## Problem details
Return the material below in full and exactly.
* Begin Material *
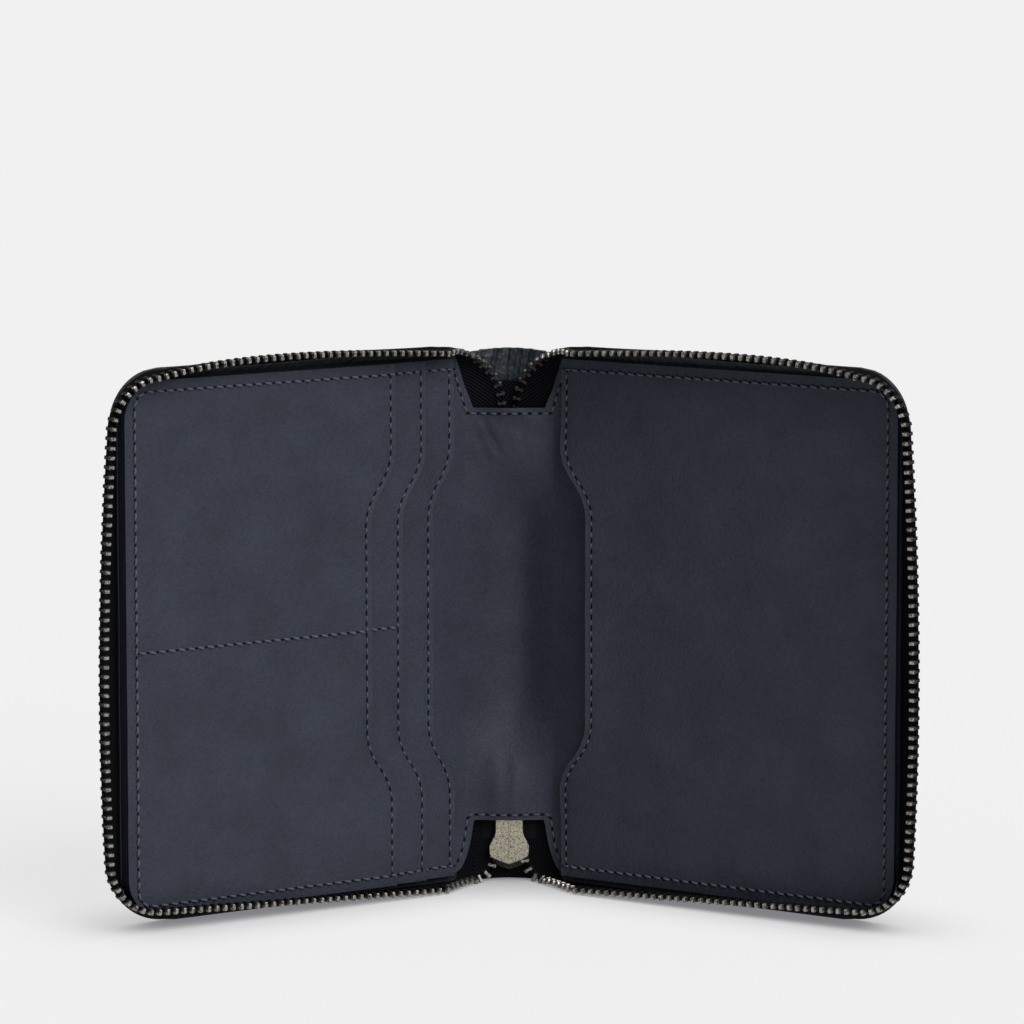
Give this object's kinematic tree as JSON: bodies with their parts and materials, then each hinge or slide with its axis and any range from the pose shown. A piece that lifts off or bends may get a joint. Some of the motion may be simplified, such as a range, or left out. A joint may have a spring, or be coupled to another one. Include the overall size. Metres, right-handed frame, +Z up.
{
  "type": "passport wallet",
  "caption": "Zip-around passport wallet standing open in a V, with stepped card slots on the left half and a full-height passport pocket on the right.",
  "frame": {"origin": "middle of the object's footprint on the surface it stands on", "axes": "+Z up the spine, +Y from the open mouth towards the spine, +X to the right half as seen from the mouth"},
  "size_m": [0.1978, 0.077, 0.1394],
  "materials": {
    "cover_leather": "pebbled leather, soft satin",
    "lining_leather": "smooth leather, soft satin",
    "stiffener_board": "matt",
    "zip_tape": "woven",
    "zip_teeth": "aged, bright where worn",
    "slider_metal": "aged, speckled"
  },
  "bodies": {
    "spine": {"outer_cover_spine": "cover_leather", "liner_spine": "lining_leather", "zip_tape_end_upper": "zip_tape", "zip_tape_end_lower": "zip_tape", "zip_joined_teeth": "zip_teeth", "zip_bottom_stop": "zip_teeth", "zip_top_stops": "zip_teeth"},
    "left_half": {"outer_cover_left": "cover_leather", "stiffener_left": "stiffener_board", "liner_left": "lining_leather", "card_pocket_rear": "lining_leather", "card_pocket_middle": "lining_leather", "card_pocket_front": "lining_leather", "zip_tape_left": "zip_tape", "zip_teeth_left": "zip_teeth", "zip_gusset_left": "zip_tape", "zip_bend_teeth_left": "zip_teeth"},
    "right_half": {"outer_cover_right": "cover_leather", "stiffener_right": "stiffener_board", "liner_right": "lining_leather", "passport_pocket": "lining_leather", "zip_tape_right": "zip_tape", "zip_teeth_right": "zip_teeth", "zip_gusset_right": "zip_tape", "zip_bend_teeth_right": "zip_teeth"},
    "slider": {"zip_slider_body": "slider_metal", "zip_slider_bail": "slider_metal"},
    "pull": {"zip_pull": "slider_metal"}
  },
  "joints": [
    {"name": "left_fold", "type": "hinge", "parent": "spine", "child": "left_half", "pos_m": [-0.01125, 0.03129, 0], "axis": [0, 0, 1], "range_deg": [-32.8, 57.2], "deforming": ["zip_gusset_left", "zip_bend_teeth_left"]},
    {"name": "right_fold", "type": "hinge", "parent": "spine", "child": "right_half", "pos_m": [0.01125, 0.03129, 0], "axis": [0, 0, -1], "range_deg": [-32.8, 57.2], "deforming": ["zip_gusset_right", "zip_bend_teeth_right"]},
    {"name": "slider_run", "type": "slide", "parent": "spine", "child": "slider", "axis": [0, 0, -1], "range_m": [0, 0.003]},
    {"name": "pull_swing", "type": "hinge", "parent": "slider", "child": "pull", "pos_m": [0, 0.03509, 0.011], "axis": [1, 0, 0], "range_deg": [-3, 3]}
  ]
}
* End Material *
## Completed task
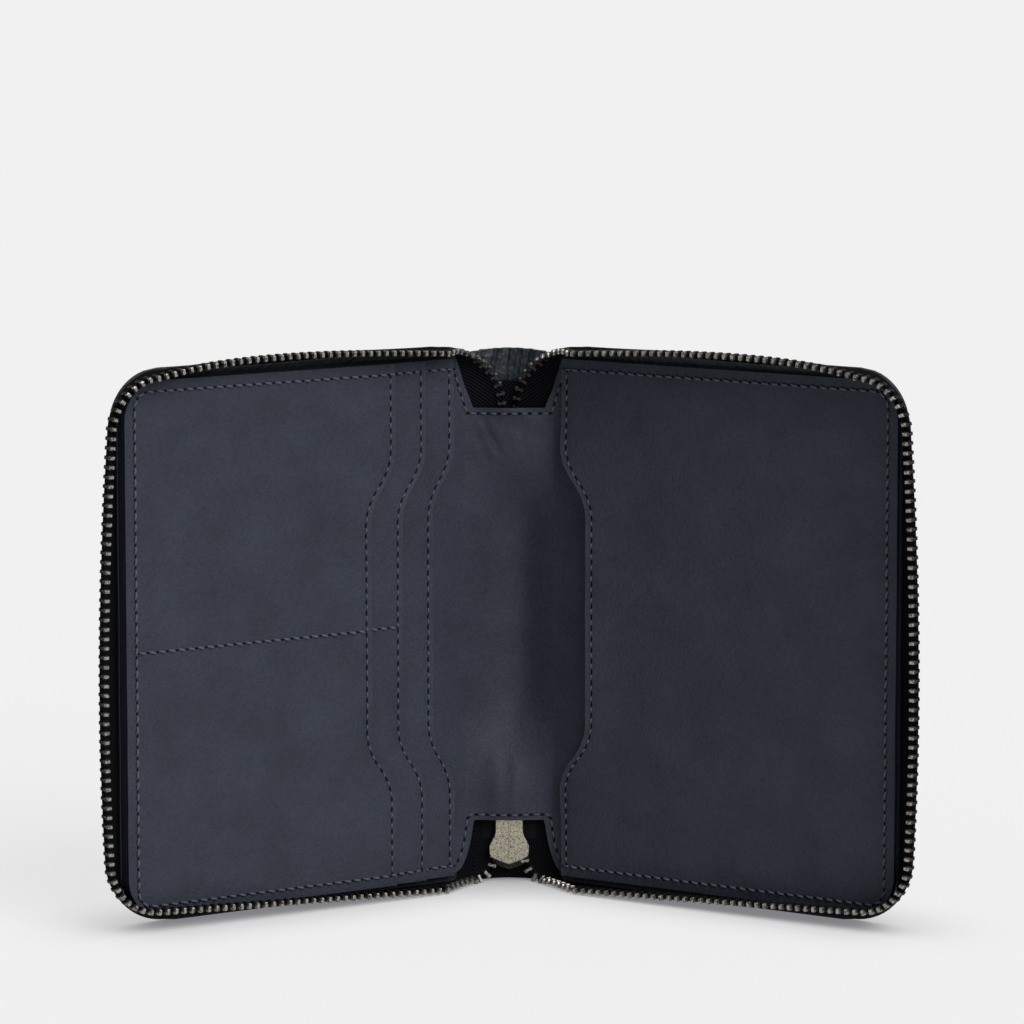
Give this object's kinematic tree as JSON: bodies with their parts and materials, then each hinge or slide with its axis and any range from the pose shown. A piece that lifts off or bends may get a joint. Some of the motion may be simplified, such as a range, or left out. A joint may have a spring, or be coupled to another one. Include the overall size. Metres, right-handed frame, +Z up.
{
  "type": "passport wallet",
  "caption": "Zip-around passport wallet standing open in a V, with stepped card slots on the left half and a full-height passport pocket on the right.",
  "frame": {"origin": "middle of the object's footprint on the surface it stands on", "axes": "+Z up the spine, +Y from the open mouth towards the spine, +X to the right half as seen from the mouth"},
  "size_m": [0.1978, 0.077, 0.1394],
  "materials": {
    "cover_leather": "pebbled leather, soft satin",
    "lining_leather": "smooth leather, soft satin",
    "stiffener_board": "matt",
    "zip_tape": "woven",
    "zip_teeth": "aged, bright where worn",
    "slider_metal": "aged, speckled"
  },
  "bodies": {
    "spine": {"outer_cover_spine": "cover_leather", "liner_spine": "lining_leather", "zip_tape_end_upper": "zip_tape", "zip_tape_end_lower": "zip_tape", "zip_joined_teeth": "zip_teeth", "zip_bottom_stop": "zip_teeth", "zip_top_stops": "zip_teeth"},
    "left_half": {"outer_cover_left": "cover_leather", "stiffener_left": "stiffener_board", "liner_left": "lining_leather", "card_pocket_rear": "lining_leather", "card_pocket_middle": "lining_leather", "card_pocket_front": "lining_leather", "zip_tape_left": "zip_tape", "zip_teeth_left": "zip_teeth", "zip_gusset_left": "zip_tape", "zip_bend_teeth_left": "zip_teeth"},
    "right_half": {"outer_cover_right": "cover_leather", "stiffener_right": "stiffener_board", "liner_right": "lining_leather", "passport_pocket": "lining_leather", "zip_tape_right": "zip_tape", "zip_teeth_right": "zip_teeth", "zip_gusset_right": "zip_tape", "zip_bend_teeth_right": "zip_teeth"},
    "slider": {"zip_slider_body": "slider_metal", "zip_slider_bail": "slider_metal"},
    "pull": {"zip_pull": "slider_metal"}
  },
  "joints": [
    {"name": "left_fold", "type": "hinge", "parent": "spine", "child": "left_half", "pos_m": [-0.01125, 0.03129, 0], "axis": [0, 0, 1], "range_deg": [-32.8, 57.2], "deforming": ["zip_gusset_left", "zip_bend_teeth_left"]},
    {"name": "right_fold", "type": "hinge", "parent": "spine", "child": "right_half", "pos_m": [0.01125, 0.03129, 0], "axis": [0, 0, -1], "range_deg": [-32.8, 57.2], "deforming": ["zip_gusset_right", "zip_bend_teeth_right"]},
    {"name": "slider_run", "type": "slide", "parent": "spine", "child": "slider", "axis": [0, 0, -1], "range_m": [0, 0.003]},
    {"name": "pull_swing", "type": "hinge", "parent": "slider", "child": "pull", "pos_m": [0, 0.03509, 0.011], "axis": [1, 0, 0], "range_deg": [-3, 3]}
  ]
}